Assim, fica cada vez mais difícil abastecer Lysychansk e Sievierodonetsk e evacuar a população, explica o governador militar da região de Lugansk, Serhiy Haidai. “Por três meses nós tentamos convencer as pessoas a irem embora, porque infelizmente os russos vão arrasar estas cidades.”

E frisa que “se trata de uma evacuação, não de uma deportação”, acrescentando que a medida ainda é exequível: “Mesmo que dez indivíduos peçam uma evacuação, nós vamos tentar tirá-los, porque eles são nossos cidadãos, são ucranianos.”

No momento só é possível retirar das cidades e lugarejos de Lugansk algumas dezenas de moradores à distância de alguns dias.
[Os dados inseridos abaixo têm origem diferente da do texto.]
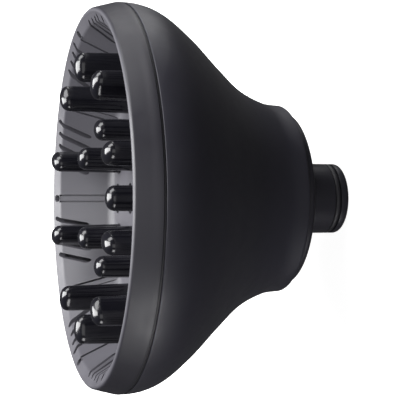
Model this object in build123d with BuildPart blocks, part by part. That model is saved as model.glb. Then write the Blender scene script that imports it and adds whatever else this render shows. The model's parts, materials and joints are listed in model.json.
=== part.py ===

Um pequeno grupo que deseja partir se reúne no Centro Humanitário de Lysychansk. A maioria espera dentro do prédio pelo ônibus, pois os voluntários temem que grandes concentrações humanas na estrada possam provocar disparos da artilharia russa.

Ainda assim, alguns esperam na rua. Já tendo sido evacuados de Bilohorivka, onde os combates são intensos, eles sequer reagem às constantes explosões estrondos. “Em Lysychansk ainda está relativamente calmo”, comenta um homem.

Indagada por que só agora concordou com a evacuação, a pensionista Halyna, que aguarda o perigoso trajeto até Bakhmut, comenta: “Estávamos pensando que tudo ia passar. Mas agora nós temos medo. A gente quer viver!”

Quem, apesar de tudo, decidiu permanecer em Lysychansk, tem que suportar uma vida sob bombardeio constante e sem água nem comida; provavelmente terá também que encarar a ocupação de sua terra natal pelas tropas do Kremlin. Contudo há quem não perca o otimismo, nem mesmo diate de tais circunstâncias e perspectivas.

Uma mulher, que deixou o abrigo aéreo para tomar ar fresco, pede que se leve uma mensagem aos soldados ucranianos: “Diga aos nossos garotos para mandarem todo mundo aqui para o inferno, nossos defensores têm que nos proteger. Este é o meu Donbass, eu nasci aqui. Tudo vai ficar bem.”